MA-03: On Tuesday, the House Ethics Committee announced that it was furthering its investigation of freshman Massachusetts Rep. Lori Trahan over loans totaling $300,000 that she made to her campaign last year ahead of her narrow victory in the Democratic primary.
The development came after a September report on matter from the Office of Congressional Ethics (OCE) was made public for the first time on Tuesday.

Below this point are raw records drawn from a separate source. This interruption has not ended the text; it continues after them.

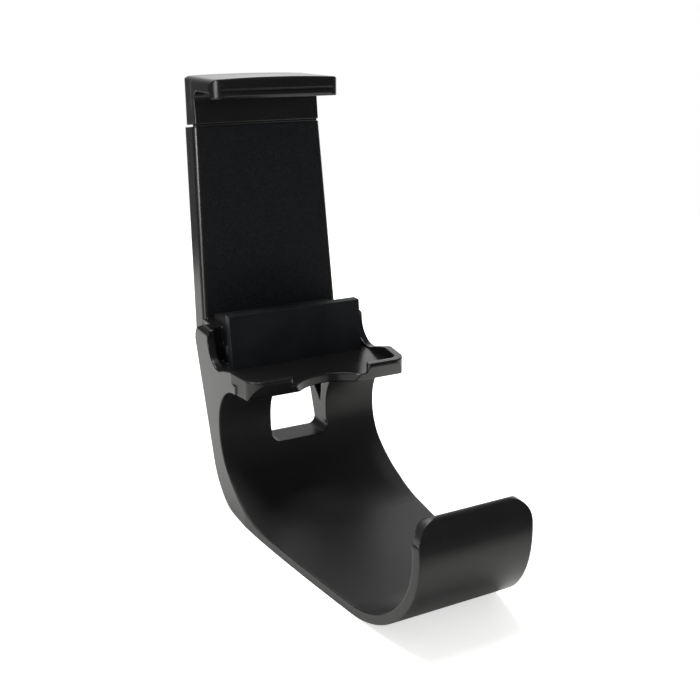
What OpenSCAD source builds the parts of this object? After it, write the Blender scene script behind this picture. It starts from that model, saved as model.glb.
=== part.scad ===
// Clip-on bracket: a hook that wraps round a gamepad and a spring-loaded jaw that holds a phone.
// Width runs along X, the hook reaches towards -Y and Z is up. The flat bottom lies at Z = 0 and
// the neck's inner face at Y = 0. Lengths are in millimetres and angles in degrees.

/* [Hook] */
// Width of the neck and of the shelf's rear
arm_w = 40; // [37:0.2:46]
// Width of the hook at its upturned tip
tip_w = 23.8; // [18:0.2:30]
// Distance from the neck to where the arm starts to narrow
straight_l = 14; // [8:0.5:20]
// Thickness of the strip that runs under the gamepad
strip_t = 2; // [1.6:0.1:3]
// Clear depth from the neck to the inside of the hook
reach = 72.5; // [66:0.1:80]
// Inside radius of the hook
hook_r = 17.2; // [14:0.2:20]
// Angle that the hook turns past upright
hook_turn = 21; // [10:1:30]
// Corner radius of the tip, seen from the front
tip_corner_r = 4.4; // [1:0.2:6]

/* [Neck] */
// Length of the bend from the neck to the flat bottom
bend_l = 24; // [20:0.5:30]
// Radius of the tight part of the bend
bend_r = 12; // [9:0.5:15]
// Outside radius of the heel
heel_r = 13.5; // [9:0.5:15]
// Backward lean of the neck's rear face
neck_lean = 19.3; // [15:1:24]
// Depth of the neck at the height of the shelf floor
neck_d = 12.7; // [11.6:0.1:15]
// Radius of the cove under the shelf
cove_r = 11; // [6:0.5:12]
// Width of the window through the neck
window_w = 14.4; // [10:0.2:18]
// Height of the window's sill
window_sill = 12.9; // [12:0.1:17]
// Corner radius of the window
window_r = 2; // [1:0.2:4]

/* [Shelf] */
// Height of the shelf's underside above the bottom
shelf_z = 30.4; // [28:0.2:40]
// Thickness of the shelf floor
shelf_t = 2; // [1.6:0.1:3]
// Distance that the shelf reaches ahead of the neck
shelf_reach = 17.9; // [15:0.1:20]
// Height of the rim above the shelf floor
rim_h = 2.4; // [1.6:0.1:4]
// Thickness of the rim and of the ears
rim_t = 1.8; // [1.2:0.1:2.4]
// Narrowing of the shelf on each side at its front
shelf_taper = 0.8; // [0:0.1:3]
// Length over which the shelf narrows
taper_l = 9; // [6:0.5:12]
// Corner radius of the shelf
shelf_r = 3.6; // [2:0.2:6]
// Radius of the scallop in the shelf's front edge
scallop_r = 10; // [7:0.5:12]
// Depth of the scallop
scallop_d = 5; // [2:0.5:7]
// Distance from the middle to each end of the front rim
rim_end = 10; // [9:0.2:12]
// Radius of the hollow front edge of the ears
ear_r = 6; // [5:0.5:9]
// Distance from the neck forward to the lowest point of that edge
ear_low = 0.4; // [0:0.2:3]
// Height of that point above the shelf floor
ear_floor = 0.3; // [0.2:0.1:1.2]
// Length over which the rim rises from there to its full height
ramp_l = 8; // [4:0.5:12]
// Radius of the shoulders, seen from the side
shoulder_r = 4.2; // [2:0.2:5]
// Edge radius of the shoulders
shoulder_edge = 1.6; // [0.6:0.1:2]

/* [Phone rest] */
// Height of the phone ledge above the shelf floor
ledge_h = 8; // [6:0.5:11]
// Distance from the upright to the wall that keeps the phone in
slot_d = 12; // [9:0.2:14]
// Thickness of that wall
wall_t = 2.4; // [1.6:0.1:3]
// Distance from each end of that wall to the side of the arm
wall_side = 3.6; // [3:0.1:7]
// Height of that wall above the ledge
wall_rise = 4; // [2:0.2:6]
// Depth of the open ledge at each end of the wall
ledge_d = 7.2; // [5:0.2:9]
// Thickness of the cushions
cushion_t = 1; // [0.6:0.1:1.6]

/* [Upright] */
// Distance from the neck's inner face back to the foot of the upright
upright_y = 14.6; // [13.4:0.1:16]
// Backward lean of the upright
lean = 6.6; // [3:0.2:10]
// Length of the sleeve above the ledge
sleeve_l = 44.3; // [42:0.1:56]
// Depth of the sleeve
sleeve_d = 7.2; // [6.8:0.1:9]
// Width of the sleeve at the ledge
sleeve_w = 34.8; // [32:0.1:36]
// Width of the sleeve at its top
sleeve_top_w = 31.8; // [30:0.1:34]
// Edge radius of the sleeve
sleeve_r = 1.4; // [0.6:0.1:2]
// Width of the channel that the tongue slides in
channel_w = 23; // [20:0.5:24]
// Thickness of the sleeve's front wall
front_t = 1.8; // [1.4:0.1:2.2]
// Thickness of the back cover
cover_t = 1.6; // [1.2:0.1:2]
// Width that the back cover laps over the sleeve's sides
cover_lap = 2.8; // [2.2:0.1:3]
// Height of the slope that carries the back of the sleeve
gusset_h = 9; // [5:0.5:12]
// Height of the guide ribs
rib_h = 0.4; // [0.2:0.1:0.6]

/* [Jaw] */
// Travel of the jaw
travel = 28; // [20:1:28]
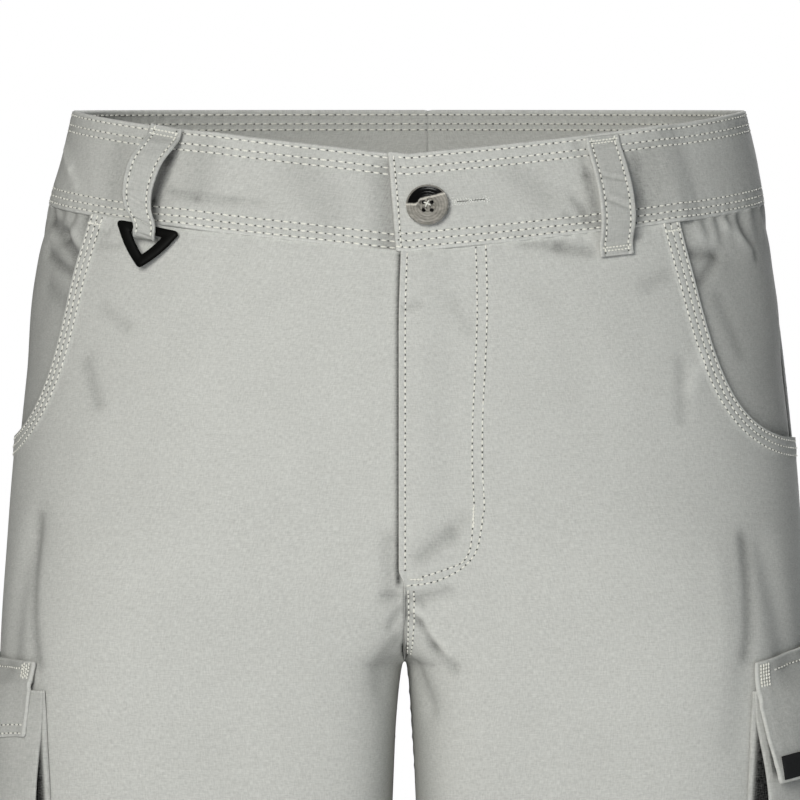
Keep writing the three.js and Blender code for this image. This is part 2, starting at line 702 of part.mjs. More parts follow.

That report concluded there was “substantial reason” to believe Trahan had “accepted personal loans and contributions that exceeded campaign contribution limits” and “failed to disclose required information in her congressional candidate financial disclosure reports or FEC candidate committee filings.” Investigators also noted that Trahan did not cooperate with their probe.
In March, a Trahan spokesperson sought to explain the problem by saying that the congresswoman had “enjoyed professional success that allowed her to support her own campaign.” However, the Boston Globe reported that Trahan’s own financial disclosures from the previous summer showed that she didn't have the resources to contribute anywhere close to $300,000 to her race. Trahan's husband, home builder David Trahan, is very wealthy, but his assets appear to be solely under his name, which would have prevented him from legally contributing more than the allowable maximum of $2,700 for the primary to his wife's campaign.
OCE investigators found that cash from David Trahan’s personal and business funds, however, was transferred to the couple’s joint checking account three times last year, and that Lori Trahan then loaned her campaign almost all of that money. The OCE concluded, “The process of transferring these funds from David Trahan’s accounts to a joint account did not transform these funds into Rep. Trahan’s assets, or even jointly owned assets,” meaning that David Trahan far exceeded the amount he was allowed to contribute.
The report goes on to say that not only the transfers but their timing was questionable. For instance, on March 31 of last year, which was the final day of the fundraising quarter, Lori Trahan wrote a $50,000 check to her campaign from the couple’s joint account, which her campaign recorded in its FEC report. However, the joint account had just $55 in it at the time. On April 7, David Trahan transferred $50,000 to the joint account; two days later, the campaign finally deposited the candidate’s check.
The same thing happened three months later on June 30 for $50,000 and again on Aug. 20, just weeks ahead of the primary, for $200,000. On the first two occasions, those transfers allowed Trahan to file reports with the FEC showing inflated fundraising totals, even though the money in question was not received until after the reporting period.
In late October of this year, after the OCE report was sent to the Ethics Committee but before it was released to the public, Lori Trahan published a post on Medium saying that her prenuptial agreement with her husband stipulated that the money they earned separately would belong equally to them, meaning that “[w]hat I earned was our money and what he earned was our money.”
The congresswoman went on to say that during last year’s campaign “we decided to move $300,000 from income Dave had earned to our joint checking account; Dave deposited $50,000 and $55,000 into our joint checking account before I filed my first and second quarterly reports in 2018, and in August, he deposited an additional $200,000.” Trahan continued, “I loaned money to my campaign in similar amounts from that joint checking account—$50,000 on March 31st, $50,000 on June 30th, and $200,000 on August 22nd. Later in the campaign, I used a home equity line of credit to loan my campaign an additional $71,000.”
Trahan further said, “I now know that the way I contributed those funds constitute a gray area in campaign finance law” and claimed there were “inadvertent omissions and errors in my initial filings.” However, Trahan argued that prior FEC rulings “suggest what I did was not a violation.” After providing several examples, she wrote that “perhaps most tellingly, several commissioners on the Federal Election Commission looked at the question of how to determine when funds belonged to one family member versus another family member, and described it all as ‘hopelessly muddled.’”
Trahan was already facing the prospect of a September primary rematch with Andover Selectman Dan Koh, whom she beat by 145 votes last year. Koh hasn’t said when he expects to decide, but he said Tuesday, “The voters of the Third District deserve a full, honest account of her conduct during the election and the consulting clients she claims funded her campaign.” Massachusetts’ 3rd District, which includes the Lowell area and the Merrimack Valley, backed Hillary Clinton 58-35.